Directions: Everything from the line containing "obj.matrix_parent_inverse = Matrix.Identity(4)" to the line containing "# Sizes. The solids have most of them too.", both lines included, must be copied exactly; nothing else should be.

Data rows:
----------------

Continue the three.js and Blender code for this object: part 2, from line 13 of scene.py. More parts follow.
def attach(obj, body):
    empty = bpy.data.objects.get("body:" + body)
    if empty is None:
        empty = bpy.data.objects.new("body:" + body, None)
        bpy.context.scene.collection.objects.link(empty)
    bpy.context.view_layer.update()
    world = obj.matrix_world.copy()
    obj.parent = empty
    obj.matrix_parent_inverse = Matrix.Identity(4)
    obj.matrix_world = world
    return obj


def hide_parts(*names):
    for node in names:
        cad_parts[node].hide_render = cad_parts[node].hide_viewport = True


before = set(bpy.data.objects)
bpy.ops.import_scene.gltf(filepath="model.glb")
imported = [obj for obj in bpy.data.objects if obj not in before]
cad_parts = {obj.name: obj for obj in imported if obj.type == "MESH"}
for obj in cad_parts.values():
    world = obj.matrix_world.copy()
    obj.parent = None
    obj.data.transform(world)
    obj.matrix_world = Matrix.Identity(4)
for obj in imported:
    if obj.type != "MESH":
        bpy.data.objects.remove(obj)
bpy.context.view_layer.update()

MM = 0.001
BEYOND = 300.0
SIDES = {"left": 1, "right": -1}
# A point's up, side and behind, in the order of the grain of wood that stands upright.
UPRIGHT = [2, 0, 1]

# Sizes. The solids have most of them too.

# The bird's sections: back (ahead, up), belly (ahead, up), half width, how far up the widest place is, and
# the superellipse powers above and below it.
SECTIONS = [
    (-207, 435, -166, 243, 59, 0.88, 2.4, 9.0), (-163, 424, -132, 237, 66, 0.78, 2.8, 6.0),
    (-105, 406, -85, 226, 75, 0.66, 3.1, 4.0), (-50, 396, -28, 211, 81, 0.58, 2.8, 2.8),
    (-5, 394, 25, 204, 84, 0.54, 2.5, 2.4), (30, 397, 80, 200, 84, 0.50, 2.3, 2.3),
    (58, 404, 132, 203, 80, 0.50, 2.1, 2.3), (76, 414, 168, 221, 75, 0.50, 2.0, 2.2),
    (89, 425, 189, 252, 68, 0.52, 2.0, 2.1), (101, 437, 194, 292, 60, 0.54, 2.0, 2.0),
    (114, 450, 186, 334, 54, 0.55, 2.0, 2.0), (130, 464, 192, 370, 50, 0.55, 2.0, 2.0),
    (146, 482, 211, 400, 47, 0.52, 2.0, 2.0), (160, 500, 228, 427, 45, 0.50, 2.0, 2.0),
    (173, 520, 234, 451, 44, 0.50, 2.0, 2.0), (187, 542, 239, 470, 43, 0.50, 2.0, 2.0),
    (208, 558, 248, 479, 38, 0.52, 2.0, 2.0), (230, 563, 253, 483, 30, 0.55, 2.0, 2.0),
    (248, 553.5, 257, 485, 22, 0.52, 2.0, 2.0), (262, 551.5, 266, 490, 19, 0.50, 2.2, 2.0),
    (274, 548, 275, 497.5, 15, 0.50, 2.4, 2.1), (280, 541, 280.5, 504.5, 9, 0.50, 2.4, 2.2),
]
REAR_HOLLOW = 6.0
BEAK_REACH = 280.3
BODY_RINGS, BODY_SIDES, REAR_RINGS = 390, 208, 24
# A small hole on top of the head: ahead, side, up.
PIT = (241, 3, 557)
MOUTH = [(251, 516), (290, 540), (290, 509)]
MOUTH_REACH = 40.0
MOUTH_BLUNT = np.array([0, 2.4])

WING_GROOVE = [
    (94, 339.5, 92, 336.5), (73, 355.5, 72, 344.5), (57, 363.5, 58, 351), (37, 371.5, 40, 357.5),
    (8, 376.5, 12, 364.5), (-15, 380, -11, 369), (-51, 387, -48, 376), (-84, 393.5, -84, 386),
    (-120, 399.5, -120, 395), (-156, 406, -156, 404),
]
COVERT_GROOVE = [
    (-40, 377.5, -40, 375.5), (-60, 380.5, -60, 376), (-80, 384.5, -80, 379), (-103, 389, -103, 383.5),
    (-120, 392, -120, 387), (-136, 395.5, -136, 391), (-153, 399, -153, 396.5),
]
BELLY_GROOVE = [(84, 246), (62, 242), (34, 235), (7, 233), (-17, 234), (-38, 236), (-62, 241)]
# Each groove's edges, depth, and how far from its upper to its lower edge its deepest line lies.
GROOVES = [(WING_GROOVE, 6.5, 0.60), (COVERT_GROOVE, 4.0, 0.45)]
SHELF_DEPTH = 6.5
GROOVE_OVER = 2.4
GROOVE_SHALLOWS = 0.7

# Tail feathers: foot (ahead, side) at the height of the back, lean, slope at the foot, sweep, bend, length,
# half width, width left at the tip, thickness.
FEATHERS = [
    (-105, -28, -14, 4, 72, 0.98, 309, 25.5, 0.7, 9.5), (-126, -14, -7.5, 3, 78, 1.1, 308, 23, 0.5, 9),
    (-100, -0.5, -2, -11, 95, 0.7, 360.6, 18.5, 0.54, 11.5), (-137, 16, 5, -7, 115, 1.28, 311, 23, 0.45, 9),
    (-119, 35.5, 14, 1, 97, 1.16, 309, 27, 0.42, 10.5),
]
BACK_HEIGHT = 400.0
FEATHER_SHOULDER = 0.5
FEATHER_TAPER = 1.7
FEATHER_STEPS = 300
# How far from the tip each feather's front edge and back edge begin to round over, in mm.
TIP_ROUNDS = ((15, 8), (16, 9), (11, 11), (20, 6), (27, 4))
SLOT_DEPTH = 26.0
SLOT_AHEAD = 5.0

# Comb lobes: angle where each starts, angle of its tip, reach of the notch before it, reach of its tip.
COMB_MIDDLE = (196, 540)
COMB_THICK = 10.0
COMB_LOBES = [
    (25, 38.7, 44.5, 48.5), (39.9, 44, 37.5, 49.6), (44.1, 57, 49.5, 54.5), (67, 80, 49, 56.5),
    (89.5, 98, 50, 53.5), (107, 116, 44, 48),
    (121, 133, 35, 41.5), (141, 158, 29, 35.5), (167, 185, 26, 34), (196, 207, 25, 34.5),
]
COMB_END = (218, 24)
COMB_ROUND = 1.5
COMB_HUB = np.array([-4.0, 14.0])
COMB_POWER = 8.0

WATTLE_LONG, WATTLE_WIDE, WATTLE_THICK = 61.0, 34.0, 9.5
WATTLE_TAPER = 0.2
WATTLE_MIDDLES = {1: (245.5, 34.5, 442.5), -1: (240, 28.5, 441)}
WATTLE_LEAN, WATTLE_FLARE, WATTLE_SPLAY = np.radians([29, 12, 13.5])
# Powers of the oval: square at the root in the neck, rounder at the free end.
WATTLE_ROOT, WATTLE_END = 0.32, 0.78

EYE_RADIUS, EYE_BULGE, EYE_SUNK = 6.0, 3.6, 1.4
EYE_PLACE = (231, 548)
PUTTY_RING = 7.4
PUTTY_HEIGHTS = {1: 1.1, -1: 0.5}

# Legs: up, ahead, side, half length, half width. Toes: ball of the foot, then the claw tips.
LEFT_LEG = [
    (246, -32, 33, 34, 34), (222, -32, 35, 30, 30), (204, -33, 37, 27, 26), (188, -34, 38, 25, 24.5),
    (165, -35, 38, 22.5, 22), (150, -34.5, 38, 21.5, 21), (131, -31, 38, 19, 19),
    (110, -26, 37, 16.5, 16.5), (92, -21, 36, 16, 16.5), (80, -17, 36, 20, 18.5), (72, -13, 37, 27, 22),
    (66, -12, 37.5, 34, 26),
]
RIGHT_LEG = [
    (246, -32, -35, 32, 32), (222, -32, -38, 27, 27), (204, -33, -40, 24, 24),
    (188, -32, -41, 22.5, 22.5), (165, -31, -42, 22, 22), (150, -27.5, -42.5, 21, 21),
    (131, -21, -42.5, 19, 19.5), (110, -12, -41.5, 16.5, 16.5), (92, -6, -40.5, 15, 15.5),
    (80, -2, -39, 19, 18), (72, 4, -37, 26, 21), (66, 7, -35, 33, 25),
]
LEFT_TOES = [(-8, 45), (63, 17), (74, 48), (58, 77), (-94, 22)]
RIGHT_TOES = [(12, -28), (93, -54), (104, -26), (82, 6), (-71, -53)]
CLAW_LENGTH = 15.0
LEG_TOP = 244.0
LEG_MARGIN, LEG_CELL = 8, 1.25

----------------

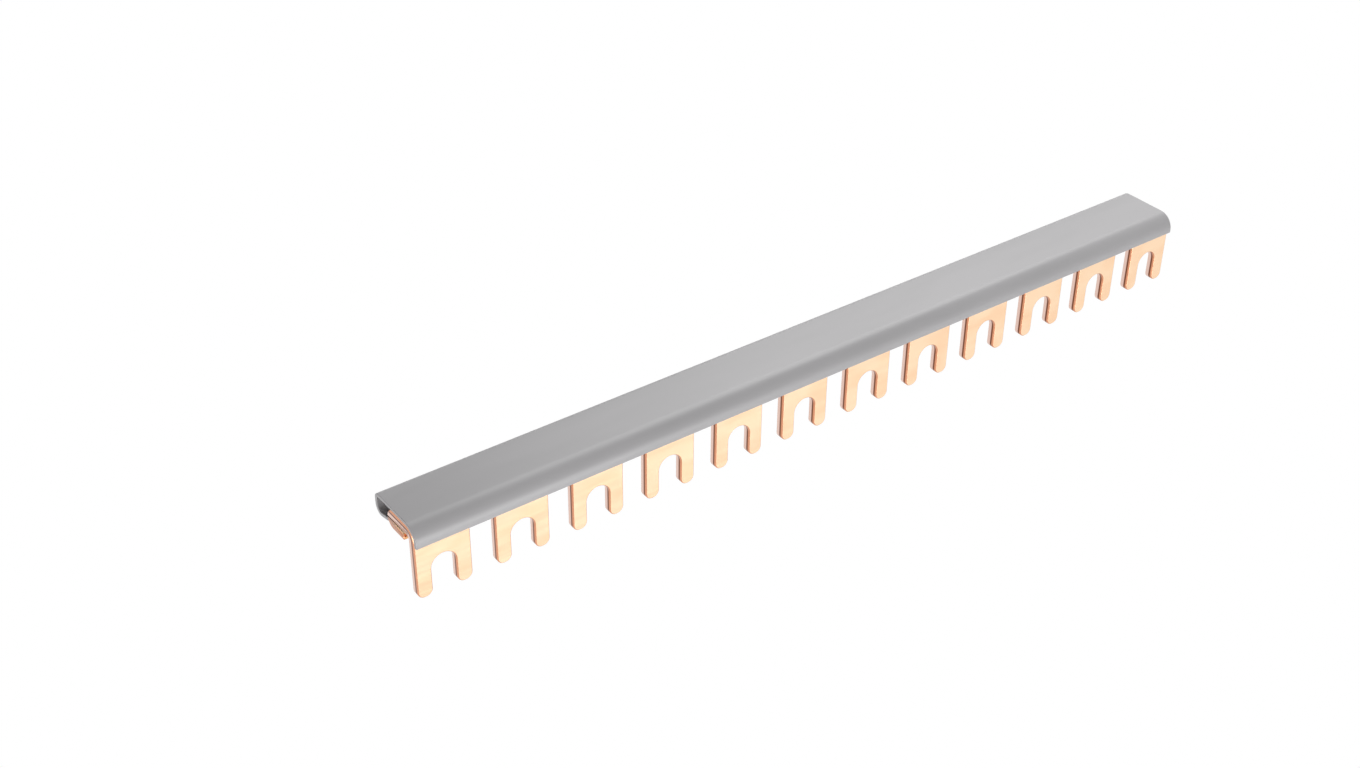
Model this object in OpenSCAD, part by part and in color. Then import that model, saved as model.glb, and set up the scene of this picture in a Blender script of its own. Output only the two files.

----------------

Task output:
    obj.matrix_parent_inverse = Matrix.Identity(4)
    obj.matrix_world = world
    return obj


def hide_parts(*names):
    for node in names:
        cad_parts[node].hide_render = cad_parts[node].hide_viewport = True


before = set(bpy.data.objects)
bpy.ops.import_scene.gltf(filepath="model.glb")
imported = [obj for obj in bpy.data.objects if obj not in before]
cad_parts = {obj.name: obj for obj in imported if obj.type == "MESH"}
for obj in cad_parts.values():
    world = obj.matrix_world.copy()
    obj.parent = None
    obj.data.transform(world)
    obj.matrix_world = Matrix.Identity(4)
for obj in imported:
    if obj.type != "MESH":
        bpy.data.objects.remove(obj)
bpy.context.view_layer.update()

MM = 0.001
BEYOND = 300.0
SIDES = {"left": 1, "right": -1}
# A point's up, side and behind, in the order of the grain of wood that stands upright.
UPRIGHT = [2, 0, 1]

# Sizes. The solids have most of them too.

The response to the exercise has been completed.